The strength of When We Were Kings is the strength of Ali’s screen presence. While George Foreman is nothing to laugh at, this movie belongs to “The Greatest.” In Zaire, Ali was considered something of an icon and the people of the country all wanted him to win. They admired the way he stood up to the American military when he refused to be drafted in Vietnam, which cost him years of his fighting when it led him to be stripped of his title.

Decades later his words still burn. “My conscience won’t let me go shoot my brother, or some darker people, or some poor hungry people in the mud for big powerful America,” he said. “And shoot them for what?
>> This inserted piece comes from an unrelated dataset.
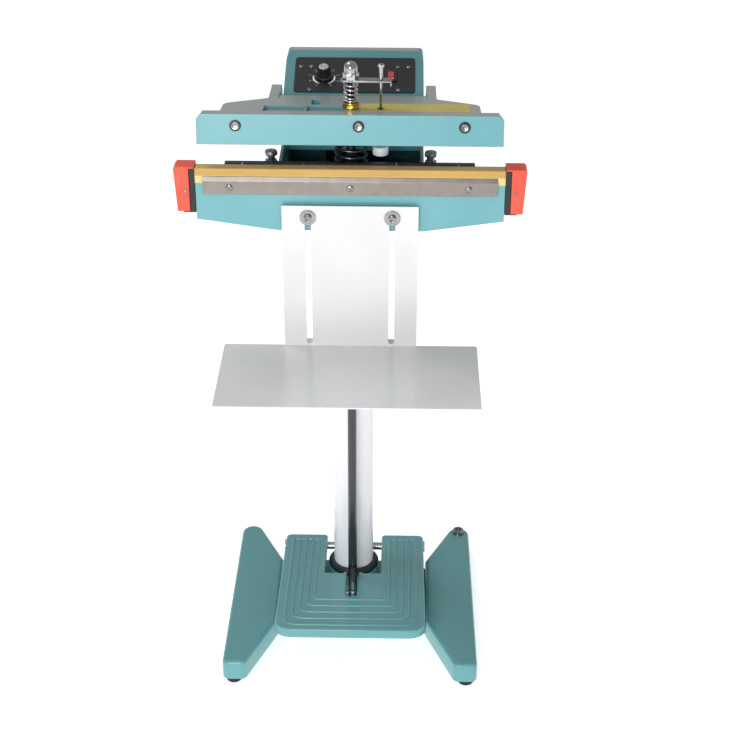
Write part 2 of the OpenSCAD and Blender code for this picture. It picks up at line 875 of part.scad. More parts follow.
module dome_nut() {
    color(steel) stand() translate([0, -rod_y, nut_z]) difference() {
        union() {
            hexagon(18, 9);
            translate([0, 0, 9]) cylinder(r = 8.6, h = 6);
            translate([0, 0, 15]) sphere(8.6, $fn = 64);
        }
        translate([0, 0, -1]) cylinder(r = thread_r, h = 13);
    }
}

module trip_pin() {
    color(steel) stand() translate([trip_x, -rod_y, 0]) {
        translate([0, 0, nut_z + 16]) socket_screw(2, 4, 4, 90);
        translate([0, 0, nut_z]) difference() {
            cylinder(r = 2.6, h = 16);
            translate([0, 0, -1]) cylinder(r = 2, h = 20);
        }
    }
}

module trip_tip() {
    color(white) stand() translate([trip_x, -rod_y, 0]) difference() {
        translate([0, 0, 754]) cylinder(r = 10.5, h = 12);
        translate([0, 0, 757]) cylinder(r = 2, h = 20);
    }
}

// Pedal ----------------------------------------------------------------------------------------

module pedal_outline(inset) {
    w = pedal_w - 2 * inset;
    y0 = -pedal_l + inset;
    y1 = 12 - inset;
    translate([0, (y0 + y1) / 2]) round_rect(w, y1 - y0, max(3, 14 - inset / 4));
}

// One ridge's outer line, drawn in by the inset
module ridge_outline(i, inset) {
    w = pedal_w - 2 * (ridge_edge + ridge_side * i + inset);
    y0 = ridge_edge + ridge_toe * i + inset - pedal_l;
    translate([0, y0 / 2]) round_rect(w, -y0, max(2, 16 - 3 * i - inset));
}

module pedal_notch(grow) {
    translate([-42.5 - grow, -112 - grow]) square([85 + 2 * grow, 160]);
}

module pedal() {
    color(dark_teal) raised() difference() {
        union() {
            difference() {
                linear_extrude(14) pedal_outline(0);
                translate([0, 0, -1]) linear_extrude(9) difference() {
                    pedal_outline(6);
                    pedal_notch(6);
                }
            }
            // Ridges under the shoe
            for (i = [0:ridge_count - 1])
                translate([0, 0, 14]) linear_extrude(ridge_h) difference() {
                    ridge_outline(i, 0);
                    ridge_outline(i, ridge_w);
                    translate([-200, heel_y]) square([400, 60]);
                }
            for (s = [-1, 1])
                translate([s * (pedal_w / 2 - 33), heel_y, 14]) block(44, ridge_w, ridge_h);
            // Lugs for the fork pin and the shaft bosses
            for (s = [-1, 1])
                span([s > 0 ? 9 : -14, -150, -6], [s > 0 ? 14 : -9, -100, 9]);
            for (x = [-boss_x - boss_l, boss_x])
                bar_x(boss_r, x, x + boss_l);
        }
        translate([0, 0, -20]) linear_extrude(60) pedal_notch(0);
        translate([0, 0, -20]) linear_extrude(60) {
            translate([-8.3, -174]) square([16.6, 70]);
            translate([0, -174]) circle(8.3);
        }
        bar_x(bush_r, -pedal_w / 2 - 1, pedal_w / 2 + 1);
        translate(fork_pin_local()) bar_x(pin_r, -20, 20);
    }
}

// The fork pin's place in the level pedal
function fork_pin_local() = let (y = pin_y - pivot_y, z = pin_z - pivot_z)
    [0, y * cos(pedal_tilt) - z * sin(pedal_tilt), y * sin(pedal_tilt) + z * cos(pedal_tilt)];

module pedal_bushes() {
    color(brass) raised()
        for (x = [-boss_x - boss_l, boss_x])
            difference() {
                bar_x(bush_r, x, x + boss_l);
                bar_x(shaft_r + fit, x - 1, x + boss_l + 1);
            }
}

module fork_pin() {
    color(steel) raised() translate(fork_pin_local()) {
        bar_x(pin_r, -16, 16);
        for (x = [-18, 16])
            bar_x(5, x, x + 2);
    }
}

// Table ----------------------------------------------------------------------------------------

module table_top() {
    color(white) stand()
        translate([0, plate_front - table_d / 2 + plate_thick, table_z - plate_thick])
            linear_extrude(plate_thick) round_rect(table_w, table_d, 3);
}

module table_back() {
    color(white) stand() difference() {
        union() {
            span([-plate_half, plate_front, table_z], [plate_half, plate_front + plate_thick, plate_top]);
            span([-plate_half, plate_front + plate_thick, table_z], [plate_half, plate_front + 18, table_z + 1.6]);
        }
        for (s = [-1, 1])
            translate([s * slot_x, plate_front + 5, 0]) {
                for (z = [table_z + 7, screw_z + 2])
                    translate([0, 0, z]) bar_y(3.9, 20);
                span([-3.9, -20, table_z + 7], [3.9, 0, screw_z + 2]);
            }
    }
}

// Controls -------------------------------------------------------------------------------------

module knob() {
    color(black) on_slope(knob_x, knob_u) translate([0, 0, panel_t + 0.4]) difference() {
        union() {
            cylinder(r = knob_r, h = 3);
            translate([0, 0, 3]) cylinder(r1 = knob_r - 1, r2 = knob_r - 2.6, h = knob_h - 3, $fn = 48);
        }
        translate([0, 0, -1]) cylinder(r = 3 + fit, h = 10.5);
    }
}

module rocker() {
    color(red) on_slope(rocker_x, rocker_u) translate([0, 0, -1])
        rotate([-8, 0, 0]) intersection() {
            bar_x(9, -4, 4);
            translate([0, 0, -2]) block(8, 17.6, 8);
        }
}

base_beam();
left_wing();
right_wing();
wing_bolts();
rubber_feet();
levelling_bolt();
column();
column_collar();
column_screws();
pedal_shaft();
jaw_body();
heater_bar();
heating_ribbon();
underlay_tape();
cover_cloth();
clamp_strip();
strip_screws();
rear_strip();
end_insulators();
terminal_blocks();
left_cap();
right_cap();
cap_screws();
hinge_shaft();
stop_bolts();
return_spring();
control_panel();
panel_screws();
switch_bezel();
rear_cover();
cover_screws();
transformer();
timer_board();
potentiometer();
microswitch();
cord_inlet();
table_screws();
upper_arm();
pad_holder();
silicone_pad();
bar_screws();
screw_rings();
label_strip();
spring_seat();
hinge_bushes();
pull_rod();
rod_fork();
pressure_spring();
trip_plate();
dome_nut();
trip_pin();
trip_tip();
pedal();
pedal_bushes();
fork_pin();
table_top();
table_back();
knob();
rocker();
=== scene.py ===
# %% [markdown]
# # A foot-operated impulse heat sealer
# The machine stands on a column. A pedal pulls a rod, the rod swings the upper arm down, and a
# short pulse of current in a flat ribbon welds the mouth of a plastic bag. This lesson takes the
# functional model of the machine, keeps every part where it is, and gives each one the shape and
# the finish that a hand would feel: sand-cast aluminium under enamel, brushed stainless, coated
# glass cloth, turned brass, moulded plastic.
# The model is loaded first, because the column's place and the sizes of some parts below are read from it.

# %% Load the machine
import math
import bmesh
import bpy
from mathutils import Matrix, Vector, geometry, noise


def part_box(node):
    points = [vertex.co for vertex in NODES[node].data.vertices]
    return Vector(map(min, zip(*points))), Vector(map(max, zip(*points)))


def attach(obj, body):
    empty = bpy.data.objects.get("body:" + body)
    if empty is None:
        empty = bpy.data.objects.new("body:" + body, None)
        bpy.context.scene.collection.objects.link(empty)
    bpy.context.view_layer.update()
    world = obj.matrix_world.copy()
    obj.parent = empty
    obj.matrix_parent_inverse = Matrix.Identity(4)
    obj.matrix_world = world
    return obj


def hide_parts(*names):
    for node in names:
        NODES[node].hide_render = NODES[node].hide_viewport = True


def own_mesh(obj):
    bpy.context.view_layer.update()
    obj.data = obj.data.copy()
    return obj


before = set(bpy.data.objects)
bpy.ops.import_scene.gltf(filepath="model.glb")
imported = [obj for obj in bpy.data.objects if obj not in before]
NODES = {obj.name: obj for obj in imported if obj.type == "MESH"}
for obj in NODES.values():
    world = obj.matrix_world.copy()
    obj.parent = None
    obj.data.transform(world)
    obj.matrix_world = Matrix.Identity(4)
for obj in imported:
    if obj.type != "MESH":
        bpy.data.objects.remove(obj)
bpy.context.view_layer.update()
MM = 0.001
scene = bpy.context.scene

# %% [markdown]
# ## Where we stand
# The machine is looked at from a standing person's eye, a little to the right, nearly 30 degrees
# down, through a long lens, so that the column stays almost parallel. A camera in Blender looks
# along its own -Z with +Y up, so its matrix is built from the three directions themselves. That is
# easier to read than three angles, and the small roll of a hand-held camera fits in too.

# %% The camera
EYE = Vector((0.0607, -2.0048, 1.5396))
YAW, PITCH, ROLL = math.radians(0.81), math.radians(29.26), math.radians(0.24)
LENS_MM = 77.9

ahead = Vector((-math.sin(YAW) * math.cos(PITCH), math.cos(YAW) * math.cos(PITCH), -math.sin(PITCH)))
level = Vector((math.cos(YAW), math.sin(YAW), 0))
upright = level.cross(ahead)
right = level * math.cos(ROLL) + upright * math.sin(ROLL)
up = upright * math.cos(ROLL) - level * math.sin(ROLL)
lens = bpy.data.cameras.new("eye")
lens.lens = LENS_MM
lens.sensor_width = 36
camera = bpy.data.objects.new("eye", lens)
scene.collection.objects.link(camera)
turn = Matrix((right, up, -ahead)).transposed().to_4x4()
camera.matrix_world = Matrix.Translation(EYE) @ turn
scene.camera = camera
print("eye at", [round(v, 3) for v in EYE], "lens", LENS_MM, "mm")

# %% [markdown]
# ## One helper for every node
# Materials and Geometry Nodes are both made of nodes. A single helper adds one: its settings are
# attributes, its inputs are either plain values or the output of an earlier node. The trees below
# then read from top to bottom, as a recipe does. Colours are written as hex, which is how a paint
# maker's chart lists them, and one function turns them into the linear light that shaders use.
# Every finish ends in the same way: the edge is worn to a real radius in millimetres by a bevel
# node, which costs no geometry, and the surface relief has a real depth.

# %% Helpers for nodes and colours
def linear(hex_code):
    """An sRGB hex colour as linear RGBA."""
    levels = [int(hex_code[i:i + 2], 16) / 255 for i in (0, 2, 4)]
    return [v / 12.92 if v <= 0.04045 else ((v + 0.055) / 1.055) ** 2.4 for v in levels] + [1]


def put(tree, kind, inputs=None, **settings):
    """Adds a node with its settings, and sets or links its inputs."""
    node = tree.nodes.new(kind)
    for name, value in settings.items():
        setattr(node, name, value)
    for key, value in (inputs or {}).items():
        if isinstance(value, bpy.types.NodeSocket):
            tree.links.new(value, node.inputs[key])
        else:
            node.inputs[key].default_value = value
    return node


def ramp(tree, factor, stops):
    """A colour ramp from a list of (place, linear colour) stops."""
    node = put(tree, "ShaderNodeValToRGB", {"Fac": factor})
    elements = node.color_ramp.elements
    elements[0].position, elements[0].color = stops[0]
    elements[1].position, elements[1].color = stops[-1]
    for place, colour in stops[1:-1]:
        elements.new(place).color = colour
    return node.outputs["Color"]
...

They never called me nigger, they never lynched me, they didn’t put no dogs on me, they didn’t rob me of my nationality, rape and kill my mother and father. … Shoot them for what? How can I shoot them poor people? Just take me to jail.”

The talking heads in When We Were Kings are witnesses rather than participants; artists, and journalists like Norman Mailer, George Plimpton, and Spike Lee. They discuss the events with colour and imagination, imbuing meaning into Ali’s silent ramblings to himself between rounds and the frenzy of his pre-fight Dance. They admire Ali not just as a fighter but as a poet, a man who could elevate a pre-fight taunt to legend (“I murdered a rock, injured a stone, hospitalised a brick”). The complicated richness of the film’s context, from the witch-doctor fetishist warning of the shaking hands to the blood-soaked stadium, is brought to life through their testimonies.

Words and myth though, become subservient to the crackling saturated image. The colour of Zaire and the movements of Ali are masterful. He shadow boxes on an open road, the thick humidity of the air obscuring a pink, distant sun, as he chants with children, “Ali Bomaye!” (Ali, Kim Him!). The film’s editing style, evokes a kind of new age Soviet Montage, as meaning and ideas are shaped by an irreversible compounding of images and ideas. At the same time as the fight an equally troubled concert, Zaire 74, was being staged and the music of James Brown, BB King and Miriam Makeba serves as the film’s rhythmic backdrop.

Were Ali still alive today, he would be turning 76. More than just one of the greatest athletes of all time, he was one of the great philosophers of the modern world. When We Were Kings encapsulates the poetry and the tragedy of Ali’s body and ideology. Painting him as a flawed man within a sport rife with violence and corruption, he represents humanity at large, chasing fire until it burns out. Few documentaries capture the sense of the moment as beautifully as When We Were Kings, that remains vital over twenty years after its release.